#### [RECORDED DATA]

* START *

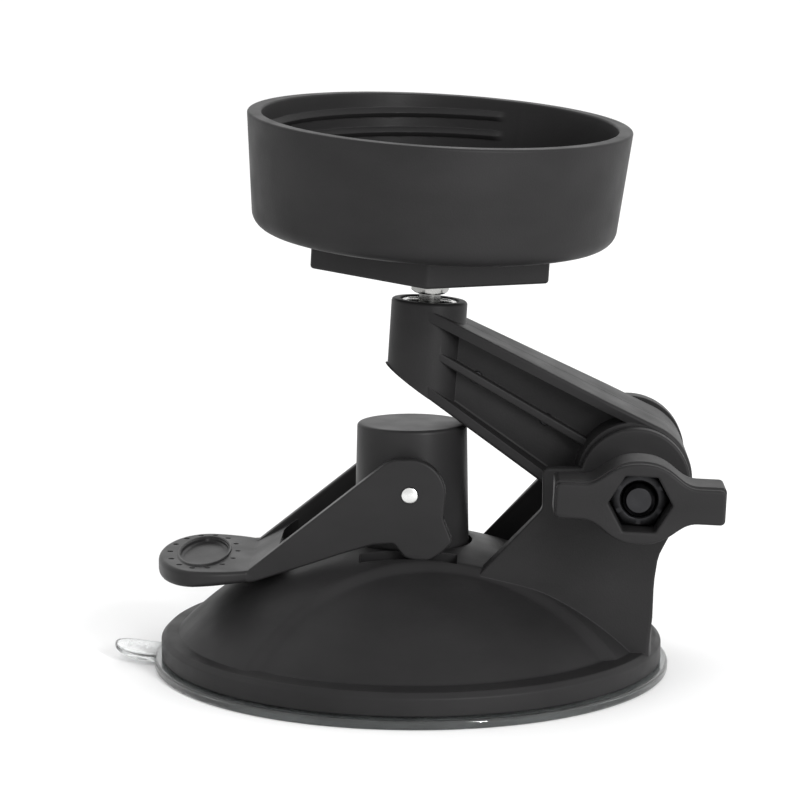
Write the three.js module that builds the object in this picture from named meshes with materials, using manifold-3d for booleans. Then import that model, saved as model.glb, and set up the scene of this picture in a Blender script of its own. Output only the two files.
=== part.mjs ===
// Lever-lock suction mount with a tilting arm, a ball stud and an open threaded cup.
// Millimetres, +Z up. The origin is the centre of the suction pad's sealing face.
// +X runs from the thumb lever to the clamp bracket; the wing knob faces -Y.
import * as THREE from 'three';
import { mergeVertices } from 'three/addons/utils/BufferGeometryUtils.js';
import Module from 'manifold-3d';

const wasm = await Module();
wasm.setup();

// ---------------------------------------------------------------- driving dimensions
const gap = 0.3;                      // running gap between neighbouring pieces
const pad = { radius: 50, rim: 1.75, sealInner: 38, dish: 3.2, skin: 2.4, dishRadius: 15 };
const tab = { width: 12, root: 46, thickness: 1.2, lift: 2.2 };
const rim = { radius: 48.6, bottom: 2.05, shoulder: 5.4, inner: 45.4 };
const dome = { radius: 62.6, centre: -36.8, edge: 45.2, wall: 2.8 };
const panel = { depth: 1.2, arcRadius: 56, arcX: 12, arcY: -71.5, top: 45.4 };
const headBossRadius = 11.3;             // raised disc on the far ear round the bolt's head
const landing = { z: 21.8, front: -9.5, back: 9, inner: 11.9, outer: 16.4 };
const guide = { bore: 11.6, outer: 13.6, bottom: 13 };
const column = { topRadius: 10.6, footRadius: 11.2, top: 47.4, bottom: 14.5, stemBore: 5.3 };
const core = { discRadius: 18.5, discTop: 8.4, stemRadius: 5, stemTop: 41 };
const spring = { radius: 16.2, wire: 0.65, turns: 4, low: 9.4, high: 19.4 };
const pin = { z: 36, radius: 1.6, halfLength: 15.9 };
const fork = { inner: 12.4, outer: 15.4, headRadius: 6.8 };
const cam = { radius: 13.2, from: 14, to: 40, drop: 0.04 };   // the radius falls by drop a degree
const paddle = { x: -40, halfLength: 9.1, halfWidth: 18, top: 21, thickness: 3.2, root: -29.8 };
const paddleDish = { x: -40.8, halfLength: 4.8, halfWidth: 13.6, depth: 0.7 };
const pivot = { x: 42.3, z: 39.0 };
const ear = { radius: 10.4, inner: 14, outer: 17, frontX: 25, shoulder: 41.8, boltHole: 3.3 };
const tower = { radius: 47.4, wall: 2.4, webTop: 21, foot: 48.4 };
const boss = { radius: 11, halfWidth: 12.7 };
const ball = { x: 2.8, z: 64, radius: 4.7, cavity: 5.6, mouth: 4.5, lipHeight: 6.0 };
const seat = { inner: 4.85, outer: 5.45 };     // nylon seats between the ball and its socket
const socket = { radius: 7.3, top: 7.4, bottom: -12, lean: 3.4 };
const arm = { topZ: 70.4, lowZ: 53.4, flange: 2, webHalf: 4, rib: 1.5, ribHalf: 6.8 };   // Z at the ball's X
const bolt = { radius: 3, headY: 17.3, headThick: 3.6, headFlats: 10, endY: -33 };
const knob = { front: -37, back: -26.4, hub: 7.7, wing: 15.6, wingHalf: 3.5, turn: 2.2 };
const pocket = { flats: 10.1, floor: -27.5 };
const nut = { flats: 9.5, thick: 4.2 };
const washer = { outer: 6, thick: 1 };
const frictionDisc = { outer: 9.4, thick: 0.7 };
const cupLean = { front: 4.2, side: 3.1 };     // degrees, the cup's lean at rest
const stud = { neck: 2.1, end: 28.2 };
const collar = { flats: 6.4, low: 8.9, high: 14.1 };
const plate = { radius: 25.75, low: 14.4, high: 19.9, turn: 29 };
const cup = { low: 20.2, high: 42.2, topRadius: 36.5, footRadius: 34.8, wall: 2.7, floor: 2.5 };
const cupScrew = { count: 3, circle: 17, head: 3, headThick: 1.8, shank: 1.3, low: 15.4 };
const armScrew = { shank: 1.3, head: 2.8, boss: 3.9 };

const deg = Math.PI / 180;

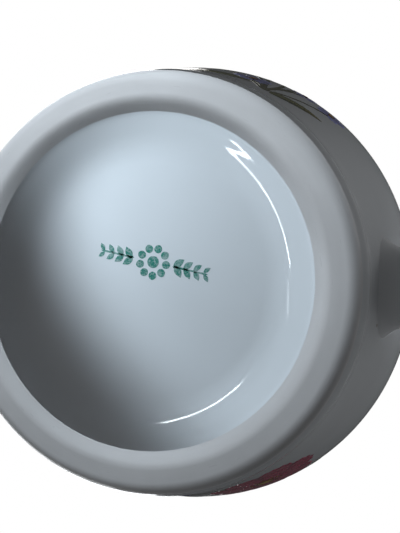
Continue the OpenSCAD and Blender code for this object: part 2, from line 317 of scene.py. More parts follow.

* END *

#### [TO BE DONE]
Reproduce all the data word for word.

#### [COMPLETED TASK]
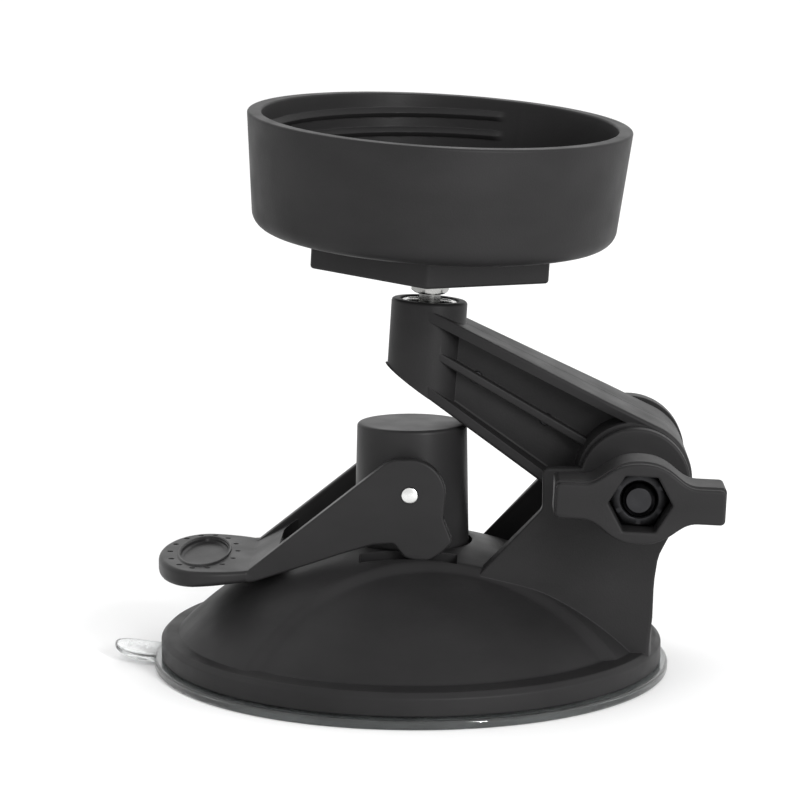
Write the three.js module that builds the object in this picture from named meshes with materials, using manifold-3d for booleans. Then import that model, saved as model.glb, and set up the scene of this picture in a Blender script of its own. Output only the two files.
=== part.mjs ===
// Lever-lock suction mount with a tilting arm, a ball stud and an open threaded cup.
// Millimetres, +Z up. The origin is the centre of the suction pad's sealing face.
// +X runs from the thumb lever to the clamp bracket; the wing knob faces -Y.
import * as THREE from 'three';
import { mergeVertices } from 'three/addons/utils/BufferGeometryUtils.js';
import Module from 'manifold-3d';

const wasm = await Module();
wasm.setup();

// ---------------------------------------------------------------- driving dimensions
const gap = 0.3;                      // running gap between neighbouring pieces
const pad = { radius: 50, rim: 1.75, sealInner: 38, dish: 3.2, skin: 2.4, dishRadius: 15 };
const tab = { width: 12, root: 46, thickness: 1.2, lift: 2.2 };
const rim = { radius: 48.6, bottom: 2.05, shoulder: 5.4, inner: 45.4 };
const dome = { radius: 62.6, centre: -36.8, edge: 45.2, wall: 2.8 };
const panel = { depth: 1.2, arcRadius: 56, arcX: 12, arcY: -71.5, top: 45.4 };
const headBossRadius = 11.3;             // raised disc on the far ear round the bolt's head
const landing = { z: 21.8, front: -9.5, back: 9, inner: 11.9, outer: 16.4 };
const guide = { bore: 11.6, outer: 13.6, bottom: 13 };
const column = { topRadius: 10.6, footRadius: 11.2, top: 47.4, bottom: 14.5, stemBore: 5.3 };
const core = { discRadius: 18.5, discTop: 8.4, stemRadius: 5, stemTop: 41 };
const spring = { radius: 16.2, wire: 0.65, turns: 4, low: 9.4, high: 19.4 };
const pin = { z: 36, radius: 1.6, halfLength: 15.9 };
const fork = { inner: 12.4, outer: 15.4, headRadius: 6.8 };
const cam = { radius: 13.2, from: 14, to: 40, drop: 0.04 };   // the radius falls by drop a degree
const paddle = { x: -40, halfLength: 9.1, halfWidth: 18, top: 21, thickness: 3.2, root: -29.8 };
const paddleDish = { x: -40.8, halfLength: 4.8, halfWidth: 13.6, depth: 0.7 };
const pivot = { x: 42.3, z: 39.0 };
const ear = { radius: 10.4, inner: 14, outer: 17, frontX: 25, shoulder: 41.8, boltHole: 3.3 };
const tower = { radius: 47.4, wall: 2.4, webTop: 21, foot: 48.4 };
const boss = { radius: 11, halfWidth: 12.7 };
const ball = { x: 2.8, z: 64, radius: 4.7, cavity: 5.6, mouth: 4.5, lipHeight: 6.0 };
const seat = { inner: 4.85, outer: 5.45 };     // nylon seats between the ball and its socket
const socket = { radius: 7.3, top: 7.4, bottom: -12, lean: 3.4 };
const arm = { topZ: 70.4, lowZ: 53.4, flange: 2, webHalf: 4, rib: 1.5, ribHalf: 6.8 };   // Z at the ball's X
const bolt = { radius: 3, headY: 17.3, headThick: 3.6, headFlats: 10, endY: -33 };
const knob = { front: -37, back: -26.4, hub: 7.7, wing: 15.6, wingHalf: 3.5, turn: 2.2 };
const pocket = { flats: 10.1, floor: -27.5 };
const nut = { flats: 9.5, thick: 4.2 };
const washer = { outer: 6, thick: 1 };
const frictionDisc = { outer: 9.4, thick: 0.7 };
const cupLean = { front: 4.2, side: 3.1 };     // degrees, the cup's lean at rest
const stud = { neck: 2.1, end: 28.2 };
const collar = { flats: 6.4, low: 8.9, high: 14.1 };
const plate = { radius: 25.75, low: 14.4, high: 19.9, turn: 29 };
const cup = { low: 20.2, high: 42.2, topRadius: 36.5, footRadius: 34.8, wall: 2.7, floor: 2.5 };
const cupScrew = { count: 3, circle: 17, head: 3, headThick: 1.8, shank: 1.3, low: 15.4 };
const armScrew = { shank: 1.3, head: 2.8, boss: 3.9 };

const deg = Math.PI / 180;

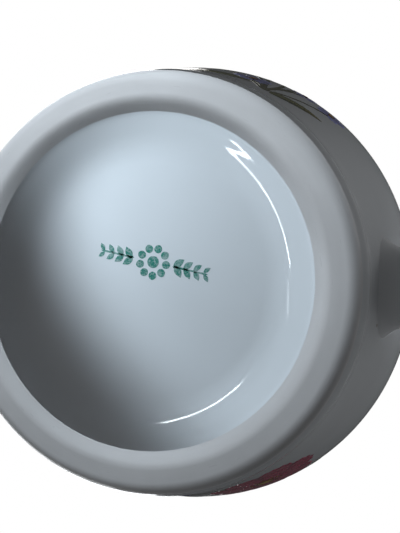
Continue the OpenSCAD and Blender code for this object: part 2, from line 317 of scene.py. More parts follow.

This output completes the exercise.